■ Data listing:
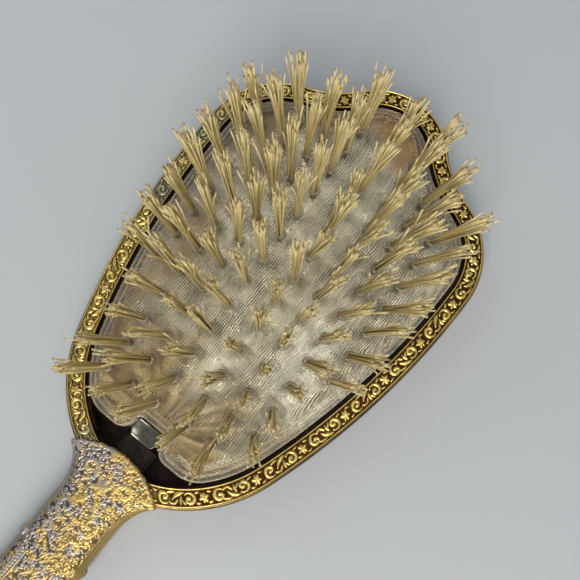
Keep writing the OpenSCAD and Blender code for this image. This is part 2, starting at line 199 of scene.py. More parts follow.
def heading(way):
    return math.degrees(math.atan2(way[1], way[0]))


def touching(first, first_reach, second, second_reach):
    """The centre of the circle that touches two others from outside."""
    gap = np.linalg.norm(second - first)
    way = (second - first) / gap
    along = (first_reach ** 2 - second_reach ** 2 + gap ** 2) / (2 * gap)
    return first + along * way + math.sqrt(first_reach ** 2 - along ** 2) * np.array([-way[1], way[0]])


sweep_centre = touching(tip_centre, tip_radius + sweep_radius, shoulder_centre,
                        shoulder_radius + sweep_radius)
hip_turn = heading(hip_way)
shoulder_turn = heading(sweep_centre - shoulder_centre)
tip_turn = heading(sweep_centre - tip_centre)
heel_turn = heading(heel - heel_centre)


def polar(centre, radius, turn):
    """Points at these turns round a centre."""
    return np.column_stack([centre[0] + radius * np.cos(turn), centre[1] + radius * np.sin(turn)])


def arc(centre, radius, start, stop, count):
    return polar(centre, radius, np.radians(np.linspace(start, stop, count + 1)))


def half_outline(inset, start, step):
    """Right half of the head's outline, inset, from this turn on the heel's arc to the tip."""
    arcs = ((heel_centre, heel_radius, -1, start, hip_turn, heel_turn),
            (side_centre, side_radius, -1, hip_turn, 0, hip_turn),
            (shoulder_centre, shoulder_radius, -1, 0, shoulder_turn, 0),
            (sweep_centre, sweep_radius, 1, shoulder_turn + 180, tip_turn + 180, shoulder_turn + 180),
            (tip_centre, tip_radius, -1, tip_turn, 90, tip_turn))
    found = []
    for centre, radius, way, first, last, nominal in arcs:
        count = max(3, round(radius * math.radians(abs(last - nominal)) / step))
        found.append(arc(centre, radius + way * inset, first, last, count)[1 if found else 0:])
    return np.concatenate(found)


def mirrored(half):
    """Both halves of an outline whose right half ends on the middle line."""
    return np.concatenate([half, (half[::-1] * (-1, 1))[1:]])


def head_ring(inset, heel_end, step=0.0008):
    sine = (heel_end - heel_centre[1]) / (heel_radius - inset)
    return mirrored(half_outline(inset, math.degrees(math.asin(max(-1, sine))), step))


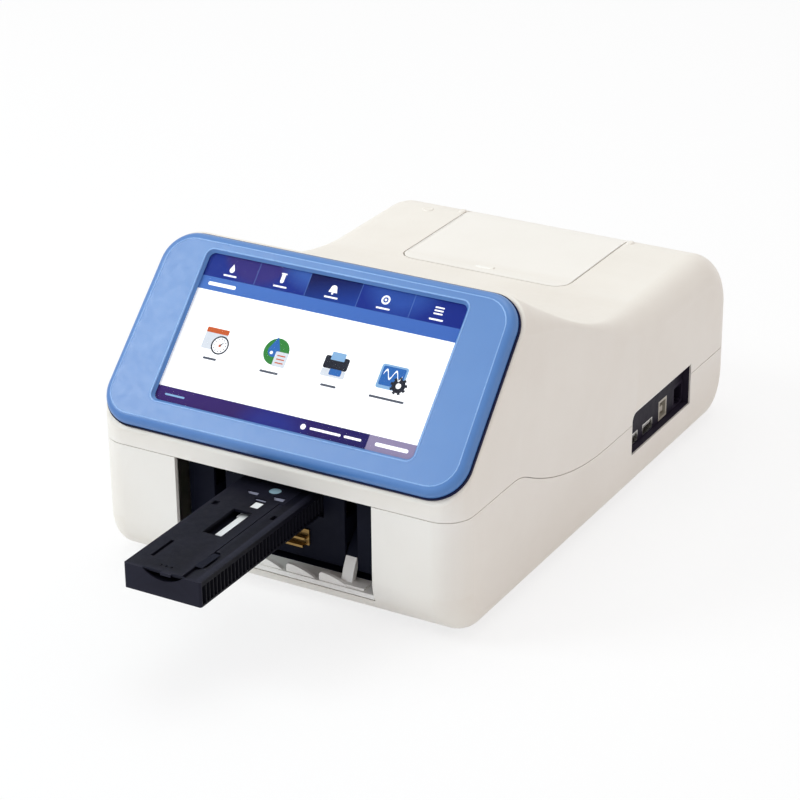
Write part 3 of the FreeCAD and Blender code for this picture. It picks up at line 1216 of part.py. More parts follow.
node(cut(rod("x", "roll_radius", ("-roll_width / 2", "roll_width / 2"), ROLL_AT),
         rod("x", "spindle_radius + fit_gap", ("-roll_width", "roll_width"), ROLL_AT)), "paper_roll")

# ---- checks and export --------------------------------------------------------------------

doc.recompute()
faults = [f"{thing.Name}: {', '.join(thing.State)}" for thing in doc.Objects
          if {"Invalid", "Error"} & set(thing.State)]
faults += [f"{thing.Label}: empty or unsound shape" for thing in nodes
           if thing.Shape.isNull() or not thing.Shape.isValid()]
if faults:
    raise RuntimeError("; ".join(faults))
os.makedirs("parts", exist_ok=True)
for thing in nodes:
    thing.Shape.exportStep(f"parts/{thing.Label}.step")
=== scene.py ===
import bpy
import math
from mathutils import Matrix, Vector


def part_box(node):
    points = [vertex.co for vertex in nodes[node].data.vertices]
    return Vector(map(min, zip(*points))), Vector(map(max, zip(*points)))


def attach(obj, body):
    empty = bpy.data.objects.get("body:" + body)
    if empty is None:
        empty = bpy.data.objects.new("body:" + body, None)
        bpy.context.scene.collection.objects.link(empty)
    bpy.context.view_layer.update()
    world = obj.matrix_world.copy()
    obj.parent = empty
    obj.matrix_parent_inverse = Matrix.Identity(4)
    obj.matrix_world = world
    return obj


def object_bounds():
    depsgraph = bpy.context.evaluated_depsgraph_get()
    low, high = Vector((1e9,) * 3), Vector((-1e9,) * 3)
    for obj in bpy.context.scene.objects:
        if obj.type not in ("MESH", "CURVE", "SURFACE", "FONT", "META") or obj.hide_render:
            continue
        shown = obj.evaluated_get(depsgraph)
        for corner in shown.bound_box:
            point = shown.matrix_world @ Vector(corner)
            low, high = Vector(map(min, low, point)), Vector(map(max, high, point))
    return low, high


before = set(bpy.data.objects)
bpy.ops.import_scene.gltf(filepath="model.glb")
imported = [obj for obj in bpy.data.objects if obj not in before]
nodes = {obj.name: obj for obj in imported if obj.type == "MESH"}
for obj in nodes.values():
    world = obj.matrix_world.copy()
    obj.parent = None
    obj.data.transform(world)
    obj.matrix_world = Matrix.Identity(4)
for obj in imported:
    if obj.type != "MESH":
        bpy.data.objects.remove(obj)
cad_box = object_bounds()
MM = 0.001
PER_METRE = 1000.0


# ---- shader helpers ---------------------------------------------------------------------

def srgb(red, green, blue):
    """An 8-bit display colour as linear light, with full alpha."""
    def channel(value):
        value /= 255
        return value / 12.92 if value <= 0.04045 else ((value + 0.055) / 1.055) ** 2.4
    return (channel(red), channel(green), channel(blue), 1.0)


class Wire:
    """An output socket that takes part in sums."""

    def __init__(self, shader, socket):
        self.shader, self.socket = shader, socket

    def _math(self, operation, other):
        return self.shader.node("ShaderNodeMath", self, other, operation=operation)

    def __add__(self, other):
        return self._math("ADD", other)

    def __sub__(self, other):
        return self._math("SUBTRACT", other)

    def __mul__(self, other):
        return self._math("MULTIPLY", other)

    def __pow__(self, other):
        return self._math("POWER", other)

    def __gt__(self, other):
        return self._math("GREATER_THAN", other)

    def __lt__(self, other):
        return self._math("LESS_THAN", other)

    def high(self, other):
        return self._math("MAXIMUM", other)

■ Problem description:
The lines to transcribe begin at the line with "# ---- checks" and end at the line with "obj.parent = None"; copy them exactly, both ends included.

■ Solution for this problem:
# ---- checks and export --------------------------------------------------------------------

doc.recompute()
faults = [f"{thing.Name}: {', '.join(thing.State)}" for thing in doc.Objects
          if {"Invalid", "Error"} & set(thing.State)]
faults += [f"{thing.Label}: empty or unsound shape" for thing in nodes
           if thing.Shape.isNull() or not thing.Shape.isValid()]
if faults:
    raise RuntimeError("; ".join(faults))
os.makedirs("parts", exist_ok=True)
for thing in nodes:
    thing.Shape.exportStep(f"parts/{thing.Label}.step")
=== scene.py ===
import bpy
import math
from mathutils import Matrix, Vector


def part_box(node):
    points = [vertex.co for vertex in nodes[node].data.vertices]
    return Vector(map(min, zip(*points))), Vector(map(max, zip(*points)))


def attach(obj, body):
    empty = bpy.data.objects.get("body:" + body)
    if empty is None:
        empty = bpy.data.objects.new("body:" + body, None)
        bpy.context.scene.collection.objects.link(empty)
    bpy.context.view_layer.update()
    world = obj.matrix_world.copy()
    obj.parent = empty
    obj.matrix_parent_inverse = Matrix.Identity(4)
    obj.matrix_world = world
    return obj


def object_bounds():
    depsgraph = bpy.context.evaluated_depsgraph_get()
    low, high = Vector((1e9,) * 3), Vector((-1e9,) * 3)
    for obj in bpy.context.scene.objects:
        if obj.type not in ("MESH", "CURVE", "SURFACE", "FONT", "META") or obj.hide_render:
            continue
        shown = obj.evaluated_get(depsgraph)
        for corner in shown.bound_box:
            point = shown.matrix_world @ Vector(corner)
            low, high = Vector(map(min, low, point)), Vector(map(max, high, point))
    return low, high


before = set(bpy.data.objects)
bpy.ops.import_scene.gltf(filepath="model.glb")
imported = [obj for obj in bpy.data.objects if obj not in before]
nodes = {obj.name: obj for obj in imported if obj.type == "MESH"}
for obj in nodes.values():
    world = obj.matrix_world.copy()
    obj.parent = None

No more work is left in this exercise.